Gaslighting is a theme of the HBO series “Big Little Lies” - the show based on the Liane Moriarty novel that continues to make news even though the last episode aired in 2019 and it is not yet known if another season is in the pipeline. “Big Little Lies” is about a wealthy community in Monterey, California, where child abuse, rape, insider trading, infidelity and homicide play out against a backdrop of Teslas, infinity pools, and over-the-top, costumed birthday parties.

As the title suggests, virtually every character tells a lie at least once; their motivations vary. But the biggest lies revolve around the death of the glowing Perry Wright who, unbeknownst to friends and family, beat his wife Celeste routinely.
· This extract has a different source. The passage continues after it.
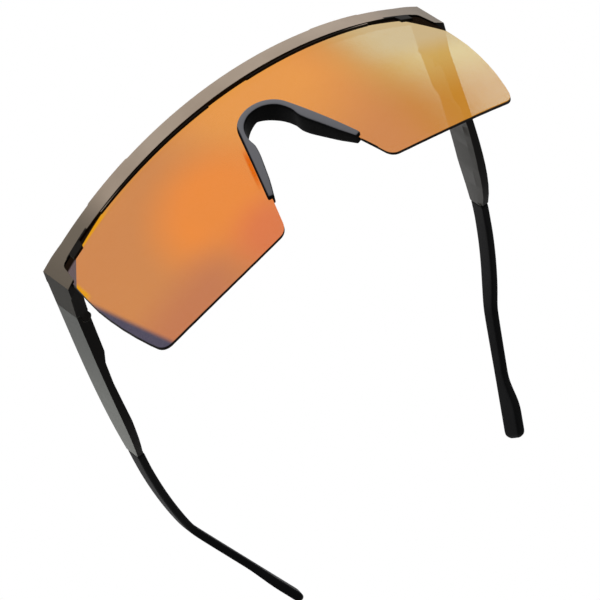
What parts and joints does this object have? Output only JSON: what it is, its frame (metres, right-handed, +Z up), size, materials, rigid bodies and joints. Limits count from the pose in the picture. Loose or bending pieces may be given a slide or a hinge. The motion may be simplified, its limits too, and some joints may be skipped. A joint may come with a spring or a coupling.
{
  "type": "cycling sunglasses",
  "caption": "Half-rim wraparound sport sunglasses: mirrored one-piece shield lens under a bowed brow, rubber nose piece, folding temples with curved rubber ear tips.",
  "frame": {"origin": "on the resting surface, below the middle of the bounding box", "axes": "+X to the wearer's left, +Y from the lens back to the ear tips, +Z up; the glasses stand open on the lens's lower edge, near its two inner corners, and on the two ear tips"},
  "size_m": [0.14, 0.1632, 0.0577],
  "materials": {
    "brow_bronze": "satin bronze paint on moulded nylon",
    "lens_orange": "orange mirror coating on a tinted clear shield",
    "soft_rubber": "soft matte black rubber",
    "temple_graphite": "satin graphite grey paint on moulded nylon",
    "steel_wire": "drawn steel wire, inside the rubber tip",
    "steel_screw": "plain steel screw",
    "brass_insert": "plain brass"
  },
  "bodies": {
    "front": {"brow_frame": "brow_bronze", "lens": "lens_orange", "nose_piece": "soft_rubber", "left_hinge_screw": "steel_screw", "right_hinge_screw": "steel_screw", "left_hinge_insert": "brass_insert", "right_hinge_insert": "brass_insert"},
    "left_temple": {"left_temple_arm": "temple_graphite", "left_temple_core": "steel_wire", "left_temple_tip": "soft_rubber"},
    "right_temple": {"right_temple_arm": "temple_graphite", "right_temple_core": "steel_wire", "right_temple_tip": "soft_rubber"}
  },
  "joints": [
    {"name": "left_temple_fold", "type": "hinge", "parent": "front", "child": "left_temple", "pos_m": [0.0671, -0.04324, 0.04656], "axis": [0, 0.2242, 0.9746], "range_deg": [0, 84]},
    {"name": "right_temple_fold", "type": "hinge", "parent": "front", "child": "right_temple", "pos_m": [-0.0671, -0.04324, 0.04656], "axis": [0, -0.2242, -0.9746], "range_deg": [0, 76]}
  ]
}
There’s another assumption about gaslighting, that it happens only between spouses or romantic partners. It can happen intergenerationally, too. Psychology 101 tells us that children always seem to know the truth their parents seem to hide. They are listening when we don’t think they are, they are seeing the emotions in our micro-expressions, ones we try to hide; they are reading our body language.

Through most of the two seasons, we think Celeste and Perry Wright’s children do not know about their father’s  violence but we realize in the last episode that they not only knew about it but filmed it.

These are examples of how gaslighting isn’t always maliciously motivated although it’s still harmful. We see how important it is in Monterey to keep up appearances, to keep the story going. The gaslighting here isn’t necessarily designed to drive someone crazy or undermine their character, but to cover up the reality so that anyone looking on, suspecting, knowing another view, would need to second guess themselves based on what they see and hear from the people involved.

Feeling flummoxed by mixed messages as public health experts employing trial and error through the pandemic is one thing, but doubting one’s sanity or reality is another. The best way to avoid both being a gaslighter or a victim of it is to know about it, recognize it, regulate emotions - in other words, develop the skills of emotional intelligence -  and, above all else, maintain one’s reality.